Die erste Aufgabe war, ein schnelles, Selbstportrait zu skizzieren. (Warum, habe ich nicht verraten, nur eine Überraschung angekündigt):

Sobald das Portrait fertig war, nahm ich es und übertrug es mittels raschem Nachzeichnen auf eine Styroporplatte. Besser gesagt, ich drückte die gezeichneten Linien mit einem Kugelschreiber nach. Jetzt war wieder der Schüler an der Reihe:

Druckplatte einstreichen, ein Blatt Papier darüberlegen und einen Abdruck machen. Blatt abziehen. Wow! Und von nun an ein rascher Galopp durch den Farbkreis. Ich bereitete ihm immer die Pinsel vor damit das Wasser-Farbverhältnis für ihn mit der unvertrauten Drucktechnik optimal aus. Und natürlich auch, um die Geschwindigkeit auf einem kontinuierlichen Level zu halten. Speed-Painting, sozusagen.

Die Farbe versickert sonst zu schnell in die Styroporplatte.

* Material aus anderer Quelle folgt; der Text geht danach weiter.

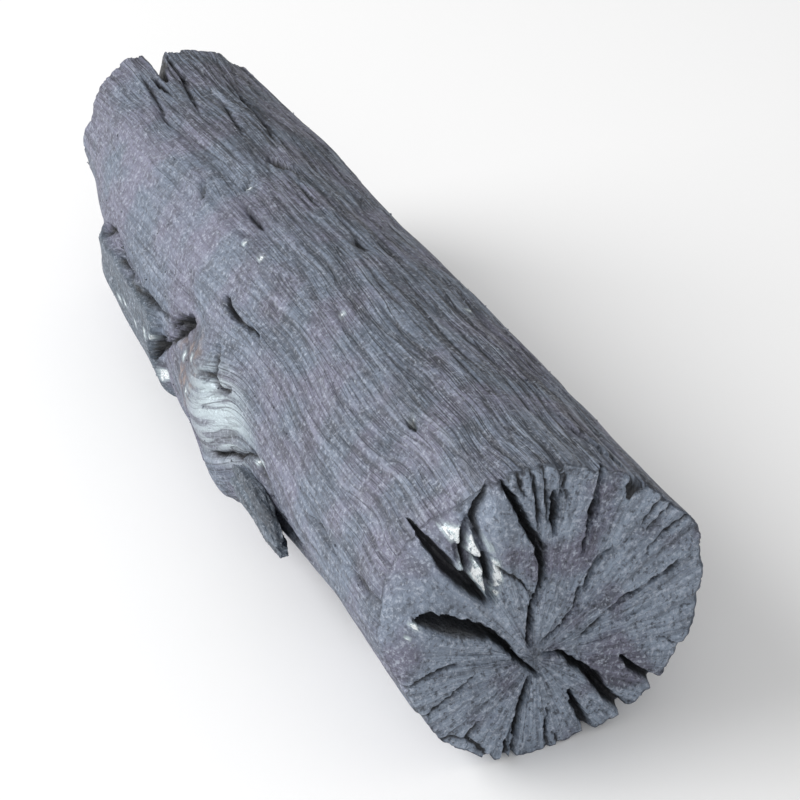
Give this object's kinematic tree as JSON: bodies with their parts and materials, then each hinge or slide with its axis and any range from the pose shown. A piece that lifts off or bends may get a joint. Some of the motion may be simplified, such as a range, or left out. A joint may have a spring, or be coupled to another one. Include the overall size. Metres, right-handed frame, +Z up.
{
  "type": "charcoal lump",
  "caption": "A lump of hardwood charcoal: a length of branch, cracked in a star over its sawn end and broken off at the other, burnt as fuel in a grill or hearth.",
  "frame": {"origin": "the middle of the underside's box, on the surface that the lump lies on", "axes": "+X along the branch towards the sawn end with the star of cracks, +Z up, -Y the side with the stub of a torn-off side branch and the splinter of bark"},
  "size_m": [0.218, 0.0698, 0.0679],
  "materials": {
    "charcoal": "carbonised, dull blue-grey with a faint graphite gleam"
  },
  "bodies": {
    "root": {"charcoal_lump": "charcoal"}
  },
  "joints": []
}
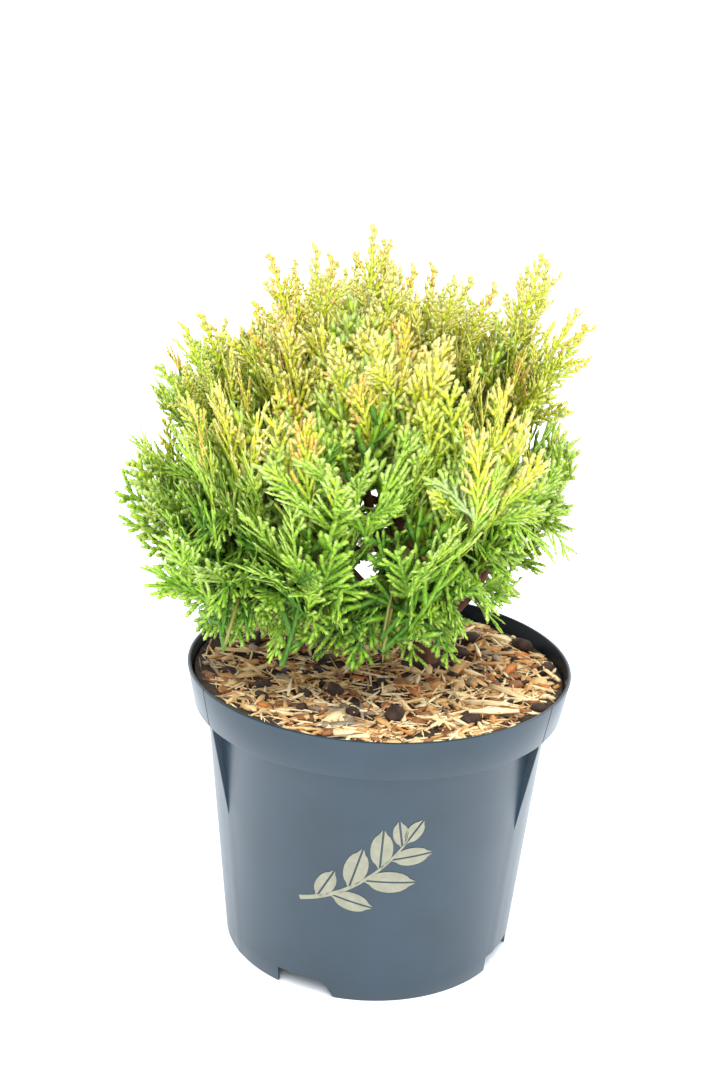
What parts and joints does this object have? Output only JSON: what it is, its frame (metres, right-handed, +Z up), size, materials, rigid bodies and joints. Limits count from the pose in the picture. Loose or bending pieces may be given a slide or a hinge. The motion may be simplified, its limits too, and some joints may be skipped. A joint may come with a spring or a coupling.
{
  "type": "potted golden hiba",
  "caption": "Rounded dwarf conifer bush with flat golden-green sprays on short stems, standing in a round tapered nursery pot topped with wood chips.",
  "frame": {"origin": "on the pot's axis, at the level that the pot stands on", "axes": "+Z up along the pot's axis, -Y towards the front, +X to the right seen from the front"},
  "size_m": [0.2089, 0.1915, 0.3445],
  "materials": {
    "pot": "satin moulded plastic",
    "potting_soil": "crumbly",
    "wood_chips": "rough chips",
    "bark": "thin flaky bark",
    "foliage_gold": "satin scale leaves",
    "foliage_lime": "satin scale leaves",
    "foliage_green": "satin scale leaves"
  },
  "bodies": {
    "root": {"pot": "pot", "potting_soil": "potting_soil", "wood_chip_mulch": "wood_chips", "trunk": "bark", "leader": "bark", "stem_left": "bark", "stem_right": "bark", "stem_front": "bark", "stem_back": "bark", "bough_left_wing": "bark", "bough_left_front_low": "bark", "bough_front_left_low": "bark", "bough_front_right_low": "bark", "bough_right_front_low": "bark", "bough_right_low": "bark", "bough_skirt_front": "bark", "bough_skirt_left": "bark", "bough_left_front_gold": "bark", "bough_right_front_gold": "bark", "bough_right_wing": "bark", "bough_crown_front": "bark", "bough_crown_back": "bark", "bough_top_left": "bark", "bough_top_right": "bark", "bough_back_left_high": "bark", "bough_back_right_high": "bark", "bough_back_left_low": "bark", "bough_back_low": "bark", "bough_back_right_low": "bark", "foliage_left_wing": "foliage_lime", "foliage_left_front_low": "foliage_green", "foliage_front_left_low": "foliage_green", "foliage_front_right_low": "foliage_green", "foliage_right_front_low": "foliage_green", "foliage_right_low": "foliage_green", "foliage_skirt_front": "foliage_green", "foliage_skirt_left": "foliage_green", "foliage_left_shoulder": "foliage_gold", "foliage_left_front_gold": "foliage_gold", "foliage_front_gold": "foliage_gold", "foliage_right_front_gold": "foliage_gold", "foliage_right_wing": "foliage_lime", "foliage_right_shoulder": "foliage_gold", "foliage_crown_front": "foliage_gold", "foliage_crown_back": "foliage_gold", "foliage_top_left": "foliage_gold", "foliage_top": "foliage_gold", "foliage_top_right": "foliage_gold", "foliage_back_left_high": "foliage_gold", "foliage_back_high": "foliage_gold", "foliage_back_right_high": "foliage_gold", "foliage_back_left_low": "foliage_green", "foliage_back_low": "foliage_green", "foliage_back_right_low": "foliage_green"}
  },
  "joints": []
}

Die Tatsache, dass ich öfters die überflüssige Farbe von der Druckplatte nehmen musste, bedeutet also, dass wir ziemlich zügig gearbeitet haben. Der Schwung war tragfähig, die Ergebnisse überraschend. Zum Schluss lagen der ganze Tisch und der Heizkörper voller bunter Köpfe! Die Druckplatte hatte sich in eine Farblandschaft verwandelt, die zum Erkunden einlädt. Auch auf den einzelnen Blättern gab es interessante Details zu entdecken. Ganz nebenbei redeten wir über die Qualitäten von Farben, wie man sie mischt, wie sie wirken...

Und so kamen wir im Gespräch auf William Turner, den „Meister des Lichts“, wie er in einem Film von Mike Leigh genannt wird. Mein Schüler schwärmte von dem Film, würde auch gern so schön den Mond malen können wie Turner. So sind wir nahtlos in der nächsten Lektion gelandet, dem Umgang mit Licht.

Er hat sich ein Bild ausgesucht, ich habe ihm geholfen, es zu kopieren. Die Bildaufteilung machte er allein, nach meiner Anweisung, den Auftrag der Farben erledigt er auch selbstständig. Meine Aufgabe war, zu beobachten, Hinweise und Ratschläge zu geben, Fragen zu stellen, Hilfestellung beim Farbenmischen. Ein wunderbares Ergebnis, ein strahlender Künstler hält sein leuchtendes Bild in den Händen und wir freuen uns beide auf unsere nächstes Treffen!